SHORT PROBLEM: Repeat the listing below word for word, stopping after the line that contains "return radius, long_axis".

════════════════════

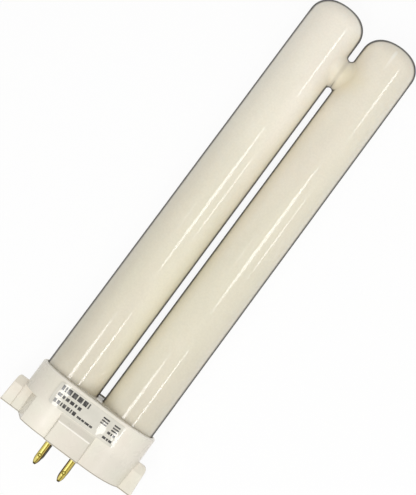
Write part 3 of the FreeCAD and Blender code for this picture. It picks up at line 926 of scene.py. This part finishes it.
        def fillet(contact: float) -> tuple[float, float, float]:
            """Radius, centre's reach and start angle of the round that touches the tube there."""
            slope = Vector((math.cos(contact) / self.tube_radius, math.sin(contact) / long_axis)).normalized()
            radius = (axis - self.tube_radius * math.cos(contact)) / slope.x
            return radius, long_axis * math.sin(contact) + radius * slope.y, math.atan2(slope.y, slope.x)

        low, high = 0.0, math.pi / 2
        for _ in range(self.fillet_halvings):
            contact = (low + high) / 2
            radius, centre, _ = fillet(contact)
            low, high = (contact, high) if centre - radius < waist else (low, contact)
        radius, centre, start = fillet((low + high) / 2)
        angle = (2 * share - 1) * (math.pi / 2 - start)
        radius += self.bridge_sink
        x = radius * math.sin(angle)
        groove = self.seam_depth * math.exp(-(x / self.seam_half) ** 2) * math.sin(turn) ** 2
        return x, centre - radius * math.cos(angle) - groove

    def _pinch(self, side: Side) -> Piece:
        """The flattened seal under one tube, with rounded edges."""
        width, length, thickness = self.pinch
        deselect()
        bpy.ops.mesh.primitive_cube_add(
            size=1, location=(self._tube_x(side), self.seat - (length - self.pinch_root) / 2, 0),
            scale=(width, length + self.pinch_root, thickness))
        seal = bpy.context.object
        bake_place()
        apply_modifier(seal, "BEVEL", width=self.pinch_round, segments=self.pinch_round_steps)
        return seal


@dataclass(frozen=True)
class Bubble:
    """A place where the film stands off the cap, in lamp millimetres."""

    x: float
    y: float
    wide: float
    tall: float
    height: float


@dataclass(frozen=True)
class Bars:
    """A row of plain dark bars that stands for a line of print."""

    x: float
    y: float
    height: float
    widths: tuple[float, ...]
    gap: float


@dataclass(frozen=True)
class Label:
    """The glossy label round the cap's front, a little blistered, with plain bars for print.

    A mark is an x and a width, and three bars stand for it, one at each mark level.
    """

    half_width: float = 12.6
    low: float = 10.15
    high: float = 17.95
    corner: float = 0.9
    front: float = 13.8
    straight: float = 8.6
    film: float = 0.1
    film_gap: float = 0.01
    smooth_angle: float = math.radians(40)
    columns: int = 120
    rows: int = 40
    bar_columns: int = 6
    bar_rows: int = 5
    bubbles: tuple[Bubble, ...] = (
        Bubble(8.4, 13.2, 3.6, 5.2, 0.36),
        Bubble(-13.5, 14.0, 4.5, 7.5, 0.25),
        Bubble(-7.6, 15.6, 1.6, 2.2, 0.05),
        Bubble(1.2, 11.4, 3.0, 1.0, 0.03),
        Bubble(3.0, 15.4, 2.2, 1.8, 0.03),
        Bubble(11.0, 12.0, 1.5, 1.5, 0.04),
    )
    lines: tuple[Bars, ...] = (
        Bars(-11.3, 15.6, 1.75, (0.8, 0.5, 1.5, 1.7, 1.7, 1.5, 0.5), 0.4),
        Bars(-11.3, 13.55, 1.1, (1.4, 0.8, 1.2, 1.4, 0.7, 1.2), 0.45),
        Bars(-11.3, 11.2, 1.3, (0.9, 1.0, 0.45, 1.1, 1.1, 0.45, 1.2), 0.36),
        Bars(-2.2, 11.3, 0.7, (1.5, 1.0, 1.6, 1.0), 0.25),
        Bars(8.4, 13.1, 0.8, (1.0, 0.5, 0.8), 0.25),
        Bars(7.9, 11.1, 0.8, (1.2, 0.6, 1.1), 0.25),
    )
    marks: tuple[tuple[float, float], ...] = ((4.7, 2.4), (9.0, 2.2))
    mark_levels: Triple = (16.3, 15.4, 14.5)
    mark_height: float = 0.5
    ink_lift: float = 0.012
    ink_depth: float = 0.02

    def build(self, lamp: LampFrame, film: Material, ink: Material) -> None:
        """Models the film and the bars on it.

        Args:
            lamp: the lamp's frame.
            film: the film's finish.
            ink: the bars' finish.
        """
        settle(self._sheet(), lamp, Slot.FILM, film, "label_film")
        settle(self._print(), lamp, Slot.FILM, ink)

    def _surface(self, x: float, y: float, lift: float) -> Vector:
        """The place over a flat x and y at that lift off the cap's front, bubbles included."""
        for bubble in self.bubbles:
            away = ((x - bubble.x) / bubble.wide) ** 2 + ((y - bubble.y) / bubble.tall) ** 2
            if away < 1:
                lift += bubble.height * (1 - away) ** 2
        beyond = max(0.0, abs(x) - self.straight)
        turn = math.asin(min(1.0, beyond / self.front))
        out = self.front + lift
        sign = math.copysign(1.0, x)
        bent = x if beyond == 0 else sign * (self.straight + out * math.sin(turn))
        return Vector((bent, y, out * math.cos(turn)))

    def _sheet(self) -> Piece:
        """The film: a grid with rounded corners, laid on the cap and given its thickness."""
        middle = (self.low + self.high) / 2
        half_height = (self.high - self.low) / 2
        sheet = flat_grid(self.columns, self.rows, 2 * self.half_width, 2 * half_height, (0, middle, 0))
        sheet.name = "label_sheet"
        for vertex in sheet.data.vertices:
            x, y, _ = vertex.co
            over_x = abs(x) - (self.half_width - self.corner)
            over_y = abs(y - middle) - (half_height - self.corner)
            if over_x > 0 and over_y > 0:
                share = max(over_x, over_y) / math.hypot(over_x, over_y)
                x = math.copysign(self.half_width - self.corner + over_x * share, x)
                y = middle + math.copysign(half_height - self.corner + over_y * share, y - middle)
            vertex.co = self._surface(x, y, self.film)
        apply_modifier(sheet, "SOLIDIFY", thickness=self.film - self.film_gap, offset=-1.0)
        bpy.ops.object.shade_smooth_by_angle(angle=self.smooth_angle)
        return sheet

    def _print(self) -> Piece:
        """The bars: small slabs bent onto the film, joined in one piece."""
        made = []
        for line in self.lines:
            x = line.x
            for width in line.widths:
                made.append(self._bar(x, line.y, width, line.height))
                x += width + line.gap
        for x, width in self.marks:
            for y in self.mark_levels:
                made.append(self._bar(x, y, width, self.mark_height))
        deselect()
        for bar in made:
            bar.select_set(True)
        bpy.context.view_layer.objects.active = made[0]
        bpy.ops.object.join()
        joined = bpy.context.object
        joined.name = "label_bars"
        apply_modifier(joined, "SOLIDIFY", thickness=self.ink_depth, offset=-1.0)
        return joined

    def _bar(self, x: float, y: float, width: float, height: float) -> Piece:
        """One bar with its lower left corner at that x and y, laid on the film."""
        bar = flat_grid(self.bar_columns, self.bar_rows, width, height, (x + width / 2, y + height / 2, 0))
        for vertex in bar.data.vertices:
            vertex.co = self._surface(vertex.co.x, vertex.co.y, self.film + self.ink_lift)
        return bar


def dress_nodes(lamp: LampFrame) -> dict[Slot, Material]:
    """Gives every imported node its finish.

    Args:
        lamp: the lamp's frame.

    Returns:
        The material of each slot.
    """
    finishes = {
        Slot.GLASS: MilkyGlass(),
        Slot.CAP: CapPlastic(),
        Slot.FILM: LABEL_GLOSS,
        Slot.BRASS: Brass(),
        Slot.CEMENT: BASING_CEMENT,
        Slot.NICKEL: LEAD_NICKEL,
    }
    materials = {slot: finish.material(lamp) for slot, finish in finishes.items()}
    for part in frame["record"]["subparts"]:
        frame["nodes"][part["node"]].material_slots[0].material = materials[Slot(part["material_slot"])]
        LOG.info("dressed %s", part["node"])
    return materials


@dataclass(frozen=True)
class PhotoCamera:
    """The camera that took the photograph, solved in the lamp's frame."""

    place: Triple = (11.3, 59.3, 366.3)
    pitch: float = math.radians(3.20)
    yaw: float = math.radians(1.94)
    roll: float = math.radians(36.36)
    focal_px: float = 1112.1
    image_height_px: float = 495.0
    sensor_mm: float = 36.0
    clip_start: float = 0.01

    def build(self, lamp: LampFrame) -> None:
        """Makes the camera and sets it as the scene's.

        Args:
            lamp: the lamp's frame.
        """
        data = bpy.data.cameras.new("photo_camera")
        data.sensor_width = self.sensor_mm
        data.lens = self.focal_px * self.sensor_mm / self.image_height_px
        data.clip_start = self.clip_start
        camera = bpy.data.objects.new("photo_camera", data)
        bpy.context.scene.collection.objects.link(camera)
        turn = (Matrix.Rotation(self.pitch, 4, "X") @ Matrix.Rotation(self.yaw, 4, "Y")
                @ Matrix.Rotation(self.roll, 4, "Z"))
        camera.matrix_world = Matrix.Translation(lamp.point(*self.place)) @ lamp.rotation() @ turn
        bpy.context.scene.camera = camera


@dataclass(frozen=True)
class OvalLight:
    """One soft oval light over the table, in lamp millimetres, facing a point of the lamp or straight down.

    Radiance is 1 for a plain white surface. A light that isn't mirrored shows in no gloss.
    """

    name: str
    x: float
    y: float
    z: float
    width: float
    length: float
    radiance: float
    aim: Triple | None = None
    mirrored: bool = True

    def build(self, lamp: LampFrame) -> None:
        """Makes the light.

        Args:
            lamp: the lamp's frame.
        """
        data = bpy.data.lights.new(self.name, "AREA")
        data.shape = "ELLIPSE"
        data.size = self.width * MM
        data.size_y = self.length * MM
        # The power is the radiance times pi times the oval's area.
        data.energy = self.radiance * math.pi * math.pi / 4 * data.size * data.size_y
        light = bpy.data.objects.new(self.name, data)
        bpy.context.scene.collection.objects.link(light)
        turn = Matrix.Identity(4)
        if self.aim is not None:
            way = Vector(self.aim) - Vector((self.x, self.y, self.z))
            turn = way.to_track_quat("-Z", "Y").to_matrix().to_4x4()
        light.matrix_world = Matrix.Translation(lamp.point(self.x, self.y, self.z)) @ lamp.rotation() @ turn
        light.visible_camera = False
        light.visible_glossy = self.mirrored


@dataclass(frozen=True)
class Studio:
    """Pale floor and world, the oval lights that the photograph's highlights show, and a soft key light."""

    floor_half: float = 3.0
    floor_colour: Colour = (0.88, 0.875, 0.865, 1)
    floor_glow: float = 0.93
    sky_light: float = 0.47
    lights: tuple[OvalLight, ...] = (
        OvalLight("tip_light", 432, 300, 400, 110, 86, 6.4),
        OvalLight("middle_light", 130, 131, 400, 84, 120, 6.4),
        OvalLight("middle_far_light", 511, 160, 400, 110, 88, 5.4),
        OvalLight("middle_left_light", -140, 112, 400, 22, 36, 3.2),
        OvalLight("cap_light", -97, -34, 400, 84, 112, 7.6),
        OvalLight("cap_far_light", 256, -25, 400, 58, 124, 8.4),
        OvalLight("key_light", 40, -140, 430, 260, 260, 5.15, aim=(0, 60, 0), mirrored=False),
    )

    def build(self, lamp: LampFrame) -> None:
        """Makes the lights, the floor and the world.

        Args:
            lamp: the lamp's frame.
        """
        for light in self.lights:
            light.build(lamp)
        self._floor()
        self._world()

    def _floor(self) -> None:
        """A pale floor, mostly white by its own glow for the camera, which keeps a faint shadow."""
        deselect()
        bpy.ops.mesh.primitive_plane_add(size=2 * self.floor_half)
        floor = bpy.context.object
        floor.name = "studio_floor"
        shader = Shader("studio_floor")
        shader.fill(Base_Color=self.floor_colour, Roughness=0.9, Specular_IOR_Level=0.0)
        share = shader.times(shader.seen_directly(), self.floor_glow)
        shader.show("Material Output", share, shader.surface.outputs[0], shader.node("Emission").outputs[0])
        floor.data.materials.append(shader.material)

    def _world(self) -> None:
        """A white backdrop for the camera and for reflections, and a softer sky for the light itself."""
        world = bpy.data.worlds.new("studio_world")
        world.use_nodes = True
        nodes = Nodes(world.node_tree)
        sky = nodes.tree.nodes["Background"]
        white = nodes.node("Background")
        sky.inputs["Color"].default_value = WHITE
        sky.inputs["Strength"].default_value = self.sky_light
        white.inputs["Color"].default_value = WHITE
        nodes.show("World Output", nodes.seen_directly(), sky.outputs[0], white.outputs[0])
        bpy.context.scene.world = world


def main() -> None:
    logging.basicConfig(level=logging.INFO, format="%(name)s: %(message)s")
    lamp = LampFrame.from_record(frame["record"])
    materials = dress_nodes(lamp)
    Envelope().build(lamp, materials[Slot.GLASS])
    Label().build(lamp, materials[Slot.FILM], PRINT_INK.material(lamp))
    Studio().build(lamp)
    PhotoCamera().build(lamp)
    bpy.context.scene.view_settings.view_transform = "Standard"
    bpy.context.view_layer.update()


if __name__ == "__main__":
    main()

════════════════════

THE RESULT:
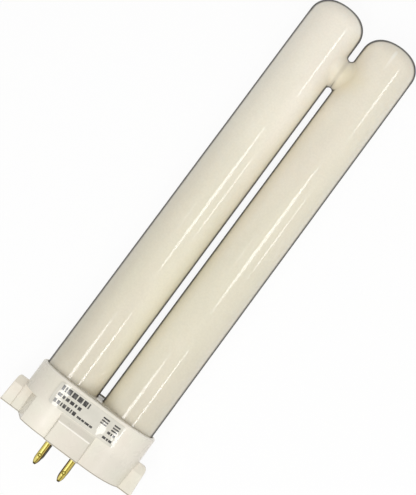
Write part 3 of the FreeCAD and Blender code for this picture. It picks up at line 926 of scene.py. This part finishes it.
        def fillet(contact: float) -> tuple[float, float, float]:
            """Radius, centre's reach and start angle of the round that touches the tube there."""
            slope = Vector((math.cos(contact) / self.tube_radius, math.sin(contact) / long_axis)).normalized()
            radius = (axis - self.tube_radius * math.cos(contact)) / slope.x
            return radius, long_axis * math.sin(contact) + radius * slope.y, math.atan2(slope.y, slope.x)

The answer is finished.